Microchannel systems also offer energy advantages. Conventional UF reactors rely on high-speed agitation, whereas microchannel reactors scale by numbering-up. Pumping energy requirements are significantly lower than agitator power, improving overall energy efficiency.

Hybrid Operation and Safety Considerations

Further work explored hybrid microchannel–stirred reactor configurations, in which the microchannel performs a controlled pre-reaction prior to crystallisation, followed by completion in a stirred reactor. Precise residence time control is essential to prevent channel blockage. Millimetre-scale channels, vacuum-assisted flow, and dynamic tubular reactor concepts were evaluated to mitigate fouling risks.

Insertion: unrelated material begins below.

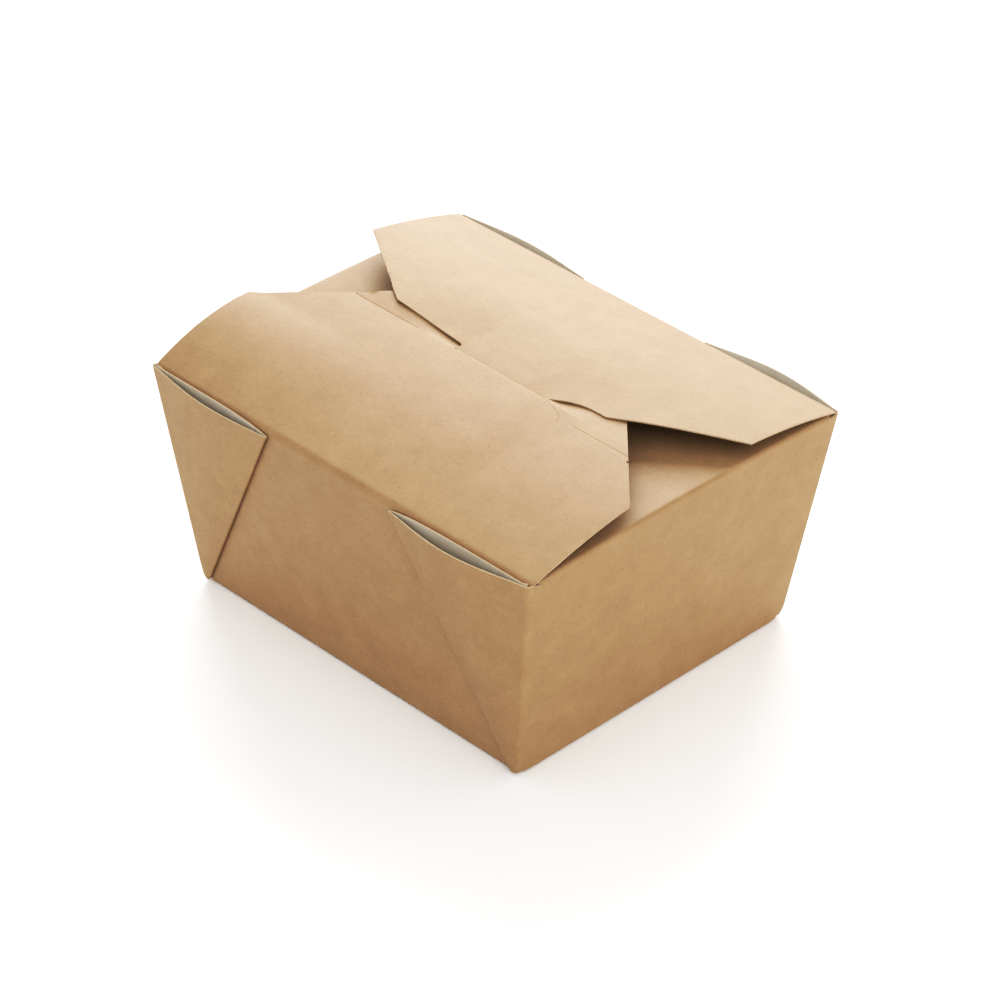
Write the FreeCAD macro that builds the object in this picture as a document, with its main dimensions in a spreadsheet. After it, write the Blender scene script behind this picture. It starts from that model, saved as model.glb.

Microchannel technology is well suited to distributed fertilizer production from a safety perspective. Reactor hold-up volumes are typically only a few litres, providing intrinsic safety compared with conventional reactors containing large inventories of hot or reactive chemicals. This reduces regulatory and insurance barriers for deployment in agricultural regions.

Conclusion

These laboratory-scale studies demonstrate the potential of microchannel reactors for modular and distributed fertilizer synthesis. Advantages include enhanced heat and mass transfer, precise reaction control, lower energy consumption, and improved safety. While crystallisation-prone systems remain challenging, hybrid reactor concepts offer viable solutions. Microchannel technology represents a promising pathway toward flexible, low-carbon fertilizer production aligned with future agricultural and environmental demands.